Ce faisant, la décision commentée retient :

  • Mais attendu, en premier lieu, qu’après avoir retenu que le jugement du tribunal de commerce de Lyon, rendu entre les mêmes parties, prises en la même qualité, avait fait droit à la demande de poursuite forcée du contrat de franchise sous astreinte et rejeté le surplus des prétentions et moyens des parties, après s’être expliqué sur ces moyens, tirés de l’impossibilité d’une reprise des relations contractuelles pour perte de l’intuitu personae et pour défaut d’agrément du nouveau dirigeant et associé de la société Z…, l’arrêt relève que cette dernière invoque les mêmes moyens dans l’instance engagée contre la société Casino, sur le fondement de la responsabilité délictuelle, outre une exception de caducité du contrat de franchise ; qu’ayant constaté que l’ensemble de ces moyens était invoqué au soutien d’une même demande tendant à voir constater l’impossibilité de reprendre les relations contractuelles, et par suite l’impossibilité d’exécuter l’ordonnance de référé du 21 janvier 2014, le jugement du 24 juin 2014 et l’ordonnance du 20 juin 2014 ayant liquidé l’astreinte, c’est à bon droit que la cour d’appel a opposé l’autorité de chose jugée et retenu, par application du principe de la concentration des moyens, que la société Z… n’était pas recevable à invoquer la caducité du contrat de franchise, dès lors qu’il lui appartenait de soulever, devant le tribunal de commerce de Lyon, le moyen tiré de la caducité du contrat de franchise pour s’opposer à la demande de la société Casino en poursuite du contrat de franchise sous astreinte.

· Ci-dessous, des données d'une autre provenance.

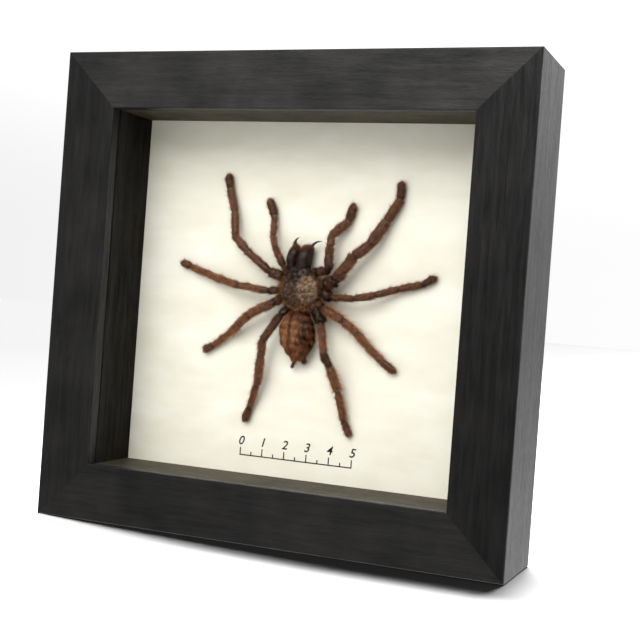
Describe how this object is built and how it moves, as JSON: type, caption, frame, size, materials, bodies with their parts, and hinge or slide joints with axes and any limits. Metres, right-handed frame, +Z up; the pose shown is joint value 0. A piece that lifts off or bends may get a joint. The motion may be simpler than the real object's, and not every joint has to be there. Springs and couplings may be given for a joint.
{
  "type": "framed tarantula specimen",
  "caption": "Dried tarantula with its legs spread on a cream card in a deep black wooden box frame with a glass front, a backing board and a sawtooth wall hanger",
  "frame": {"origin": "on the surface that the frame stands on, under the middle of its bounding box", "axes": "+X to the viewer's right along the frame's width, +Y from the glass to the back board, +Z up"},
  "size_m": [0.2, 0.0432, 0.194],
  "materials": {
    "black_wood": "satin",
    "spacer_wood": "matte",
    "glass": "polished",
    "cream_card": "matte",
    "fibreboard": "matte",
    "steel": "satin",
    "brass": "satin",
    "cuticle": "matte",
    "dark_cuticle": "satin",
    "abdomen_skin": "matte",
    "fang_horn": "gloss"
  },
  "bodies": {
    "root": {"rail_top": "black_wood", "rail_bottom": "black_wood", "rail_left": "black_wood", "rail_right": "black_wood", "glass_pane": "glass", "spacer_top": "spacer_wood", "spacer_bottom": "spacer_wood", "spacer_left": "spacer_wood", "spacer_right": "spacer_wood", "mount_card": "cream_card", "back_board": "fibreboard", "tab_bottom_1": "steel", "tab_bottom_2": "steel", "tab_left_1": "steel", "tab_left_2": "steel", "tab_top_1": "steel", "tab_top_2": "steel", "tab_right_1": "steel", "tab_right_2": "steel", "hanger_plate": "brass", "hanger_nail_left": "steel", "hanger_nail_right": "steel", "prosoma": "dark_cuticle", "abdomen": "abdomen_skin", "chelicera_left": "dark_cuticle", "chelicera_right": "dark_cuticle", "fang_left": "fang_horn", "fang_right": "fang_horn", "spinneret_left": "cuticle", "spinneret_right": "cuticle", "leg_left_1": "cuticle", "leg_left_2": "cuticle", "leg_left_3": "cuticle", "leg_left_4": "cuticle", "leg_right_1": "cuticle", "leg_right_2": "cuticle", "leg_right_3": "cuticle", "leg_right_4": "cuticle", "palp_left": "cuticle", "palp_right": "cuticle"}
  },
  "joints": []
}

  • Et attendu, en second lieu, que tout jugement a, dès son prononcé, l’autorité de la chose jugée relativement à la contestation qu’il tranche ; qu’ayant constaté que le jugement au fond rendu par le tribunal de commerce de Lyon avait été prononcé le 24 juin 2014, sous le bénéfice de l’exécution provisoire, c’est à bon droit que la cour d’appel a statué comme elle a fait et ce, peu important que le tribunal de Carcassonne ait été saisi préalablement.